Tentu kita masih diingatkan oleh perni­kahan Kahiyang Ayu putri Bapak Presiden Jokowi sebulan yang lalu yang jadi trending topic di negara ini, dimana jadi sorotan publik. Seba­gai sebuah keluarga yang baru dan figur publik, Kahiyang Ayu yang telah dinobatkan sebagai boru Batak dengan marga Siregar diharapkan jadi contoh, bah­kan menjadi representasi keluarga (family representation) yang harmonis dan bahagia di era millenial. Tuntutan ini tidaklah ber­lebihan mengingat saat ini bahtera rumah tangga di negara kita sering tergoncang (shaken) dengan isu perceraian. Sudah pasti angka perceraian yang tinggi membuat karakter anak-anak bisa rusak karena mereka kehilangan contoh (lost an example) dan panutan da­lam hidupnya.

Salah satu tantangan pernikahan rumah tangga saat ini (era millenial) adalah anca­man akan perceraian. Perceraian sudah men­jadi momok yang sangat menakutkan karena ini bisa meng­akhiri bahtera rumah tangga. Sementara rumah tangga adalah pusat se­galanya dalam menentukan keber­hasilan pem­bangunan bangsa. Cerminan rumah tangga yang baik sangat berpengaruh positif terhadap karakter sebuah bangsa. Mengapa tidak, anak pertama kali didik dari rumah tangga. Rumah tang­ga adalah so­sia­lisasi nilai yang pertama dan utama. Itulah se­babnya, pemerintah, lembaga aga­ma sa­ngat berkepentingan men­dorong ru­mah tang­ga yang harmonis dan akur agar prog­ram pembangunan bangsa (nation building) juga bisa berjalan dengan baik.

Tatkala Kahiyang Ayu yang dinobatkan boru Siregar me­lang­sungkan pernikahan dengan Bobby Nasution, tentu la­belisasi boru di raja dan parsonduk bolon naburju dengan sen­dirinya melekat dalam diri Kahi­yang. Bisakah rumah tangga yang baru dino­batkan ini jadi "role model" keluarga har­monis di era millenial ini? Apakah imple­men­tasi parsonduk bolon naburju itu bisa diimplementasikan Kahiyang Ayu dengan identitas ke-boru regaran-nya sehingga akan jadi contoh bagi orang lain dalam membina rumah tangga di era millneial?
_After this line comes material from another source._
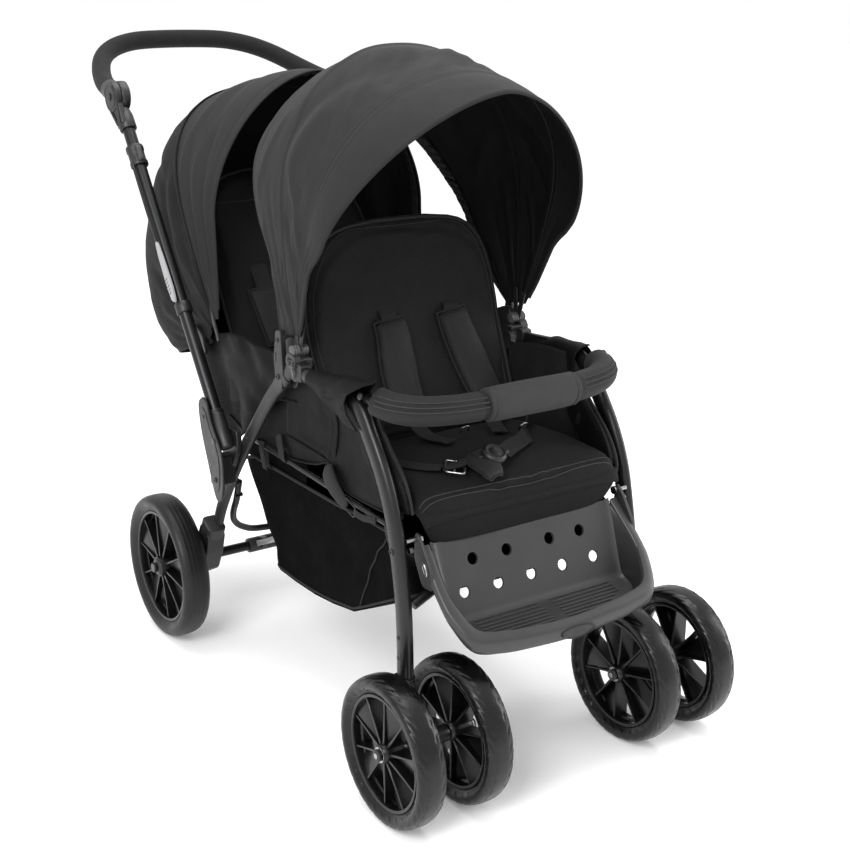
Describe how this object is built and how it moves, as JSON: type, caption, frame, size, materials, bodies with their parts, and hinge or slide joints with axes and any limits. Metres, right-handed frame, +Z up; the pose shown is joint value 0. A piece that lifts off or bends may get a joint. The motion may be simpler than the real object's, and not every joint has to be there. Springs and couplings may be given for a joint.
{
  "type": "double stroller",
  "caption": "Tandem double stroller: one seat behind the other, two canopies, folding tube frame, swivelling twin front wheels, basket, bumper bar and tilting handle",
  "frame": {"origin": "middle of the bounding box on the floor", "axes": "+Z up; the stroller faces -Y; +X is the seated child's left, and the object is symmetric about X = 0"},
  "size_m": [0.581, 1.2568, 0.9978],
  "materials": {
    "frame_metal": "satin dark metallic paint",
    "black_plastic": "satin moulded",
    "rim_plastic": "glossy black",
    "lever_plastic": "light grey satin",
    "tyre_rubber": "black rubber",
    "grip_foam": "fine-celled foam",
    "seat_fabric": "woven, padded",
    "canopy_fabric": "charcoal canopy cloth",
    "basket_mesh": "black mesh fabric"
  },
  "bodies": {
    "front_frame": {"front_leg_r": "frame_metal", "front_leg_l": "frame_metal", "front_cross_arch": "frame_metal", "hub_r": "black_plastic", "hub_l": "black_plastic", "side_rail_r": "frame_metal", "side_rail_l": "frame_metal", "footrest": "black_plastic", "front_seat_base": "seat_fabric", "rear_seat_base": "seat_fabric", "side_panel_r": "seat_fabric", "side_panel_l": "seat_fabric", "rear_side_panel_r": "seat_fabric", "rear_side_panel_l": "seat_fabric", "basket": "basket_mesh", "front_canopy_rear": "canopy_fabric"},
    "rear_frame": {"rear_leg_r": "frame_metal", "rear_leg_l": "frame_metal", "rear_axle": "frame_metal", "axle_bracket_r": "black_plastic", "axle_bracket_l": "black_plastic", "lower_bar": "frame_metal", "fold_bracket_r": "black_plastic", "fold_bracket_l": "black_plastic"},
    "push_frame": {"push_sleeve_r": "black_plastic", "push_sleeve_l": "black_plastic", "push_tube_r": "frame_metal", "push_tube_l": "frame_metal", "handle_socket_r": "black_plastic", "handle_socket_l": "black_plastic", "rear_canopy_back": "canopy_fabric"},
    "handle": {"handle_bar": "grip_foam"},
    "fold_release_r": {"fold_lever_r": "lever_plastic", "tube_collar_r": "black_plastic"},
    "fold_release_l": {"fold_lever_l": "lever_plastic", "tube_collar_l": "black_plastic"},
    "caster_r": {"caster_fork_r": "black_plastic"},
    "caster_l": {"caster_fork_l": "black_plastic"},
    "brake": {"brake_pedal": "lever_plastic"},
    "front_back": {"front_backrest": "seat_fabric"},
    "rear_back": {"rear_backrest": "seat_fabric"},
    "front_canopy_bow": {"front_canopy_mid": "canopy_fabric"},
    "front_visor": {"front_canopy_visor": "canopy_fabric"},
    "rear_canopy_bow": {"rear_canopy_front": "canopy_fabric"},
    "bumper": {"bumper_bar": "seat_fabric"},
    "wheel_front_outer_r": {"front_tyre_outer_r": "tyre_rubber", "front_rim_outer_r": "rim_plastic"},
    "wheel_front_inner_r": {"front_tyre_inner_r": "tyre_rubber", "front_rim_inner_r": "rim_plastic"},
    "wheel_rear_r": {"rear_tyre_r": "tyre_rubber", "rear_rim_r": "rim_plastic"},
    "wheel_front_outer_l": {"front_tyre_outer_l": "tyre_rubber", "front_rim_outer_l": "rim_plastic"},
    "wheel_front_inner_l": {"front_tyre_inner_l": "tyre_rubber", "front_rim_inner_l": "rim_plastic"},
    "wheel_rear_l": {"rear_tyre_l": "tyre_rubber", "rear_rim_l": "rim_plastic"}
  },
  "joints": [
    {"name": "rear_legs_swing", "type": "hinge", "parent": "front_frame", "child": "rear_frame", "pos_m": [0, -0.18815, 0.5532], "axis": [1, 0, 0], "range_deg": [-30, 0]},
    {"name": "frame_fold", "type": "hinge", "parent": "rear_frame", "child": "push_frame", "pos_m": [0, -0.00765, 0.392], "axis": [1, 0, 0], "range_deg": [0, 120], "deforming": ["rear_canopy_back", "rear_canopy_front", "rear_backrest"]},
    {"name": "handle_tilt", "type": "hinge", "parent": "push_frame", "child": "handle", "pos_m": [0, 0.34135, 0.897], "axis": [1, 0, 0], "range_deg": [-60, 45]},
    {"name": "fold_lever_r", "type": "slide", "parent": "push_frame", "child": "fold_release_r", "axis": [0, 0.5685, 0.8227], "range_m": [0, 0.02], "stiffness_N_per_m": 300, "springref_m": -0.005},
    {"name": "fold_lever_l", "type": "slide", "parent": "push_frame", "child": "fold_release_l", "axis": [0, 0.5685, 0.8227], "range_m": [0, 0.02], "stiffness_N_per_m": 300, "springref_m": -0.005},
    {"name": "caster_r", "type": "hinge", "parent": "front_frame", "child": "caster_r", "pos_m": [-0.203, -0.47165, 0.16], "axis": [0, 0, 1], "continuous": true},
    {"name": "spin_front_outer_r", "type": "hinge", "parent": "caster_r", "child": "wheel_front_outer_r", "pos_m": [-0.25625, -0.52495, 0.1037], "axis": [1, 0, 0], "continuous": true},
    {"name": "spin_front_inner_r", "type": "hinge", "parent": "caster_r", "child": "wheel_front_inner_r", "pos_m": [-0.14975, -0.52495, 0.1037], "axis": [1, 0, 0], "continuous": true},
    {"name": "spin_rear_r", "type": "hinge", "parent": "rear_frame", "child": "wheel_rear_r", "pos_m": [-0.2613, 0.17965, 0.1233], "axis": [1, 0, 0], "continuous": true},
    {"name": "caster_l", "type": "hinge", "parent": "front_frame", "child": "caster_l", "pos_m": [0.203, -0.47165, 0.16], "axis": [0, 0, 1], "continuous": true},
    {"name": "spin_front_outer_l", "type": "hinge", "parent": "caster_l", "child": "wheel_front_outer_l", "pos_m": [0.25625, -0.52495, 0.1037], "axis": [1, 0, 0], "continuous": true},
    {"name": "spin_front_inner_l", "type": "hinge", "parent": "caster_l", "child": "wheel_front_inner_l", "pos_m": [0.14975, -0.52495, 0.1037], "axis": [1, 0, 0], "continuous": true},
    {"name": "spin_rear_l", "type": "hinge", "parent": "rear_frame", "child": "wheel_rear_l", "pos_m": [0.2613, 0.17965, 0.1233], "axis": [1, 0, 0], "continuous": true},
    {"name": "brake_press", "type": "hinge", "parent": "rear_frame", "child": "brake", "pos_m": [0, 0.17965, 0.1233], "axis": [1, 0, 0], "range_deg": [0, 15]},
    {"name": "front_recline", "type": "hinge", "parent": "front_frame", "child": "front_back", "pos_m": [0, -0.23265, 0.425], "axis": [-1, 0, 0], "range_deg": [0, 25]},
    {"name": "rear_recline", "type": "hinge", "parent": "push_frame", "child": "rear_back", "pos_m": [0, 0.03235, 0.405], "axis": [-1, 0, 0], "range_deg": [0, 15]},
    {"name": "front_canopy_fold", "type": "hinge", "parent": "front_frame", "child": "front_canopy_bow", "pos_m": [0, -0.18815, 0.5532], "axis": [1, 0, 0], "range_deg": [-23, 0]},
    {"name": "front_visor_fold", "type": "hinge", "parent": "front_canopy_bow", "child": "front_visor", "pos_m": [0, -0.18815, 0.5532], "axis": [1, 0, 0], "range_deg": [-13, 0]},
    {"name": "rear_canopy_fold", "type": "hinge", "parent": "push_frame", "child": "rear_canopy_bow", "pos_m": [0, 0.07735, 0.53], "axis": [1, 0, 0], "range_deg": [-24, 0]},
    {"name": "bumper_release", "type": "slide", "parent": "front_frame", "child": "bumper", "axis": [0, -1, 0], "range_m": [0, 0.05]}
  ],
  "couplings": [
    {"joint": "rear_legs_swing", "follows": "frame_fold", "ratio": -0.25},
    {"joint": "fold_lever_l", "follows": "fold_lever_r", "ratio": 1}
  ]
}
Terlepas daripada itu, salah satu yang unik dan paling mena­rik dari pernikahan Kahiyang Ayu Boru Siregar dengan Boby Nasution adalah kelangsungan acara pernikahan itu yang sa­ngat kaya dengan budaya dan adat Mandailing. Budaya Man­dailing sangat kaya dengan nilai filosofi kehidupan. Pernak per­nik budaya Mandai­ling dalam acara adat pernikahan Kahi­yang Ayu merupakan anugerah dari Tuhan, betapa Tuhan menganugerahkan budaya yang hebat bagi bangsa ini. Tetapi saya ingin melihat "hajahatan" ini dari perspektif Budaya Batak Toba yang mana dalam bu­daya Batak Toba dikenal pelabelan "parson­duk bolon naburju" (ibu yang baik dan ber­sahaja). Bisakah Kahiyang Ayu jadi parson­duk bolon naburju sebagai role model keluarga bagi masyarakat Indonesia untuk mem­bangun rumah tangga yang langgeng?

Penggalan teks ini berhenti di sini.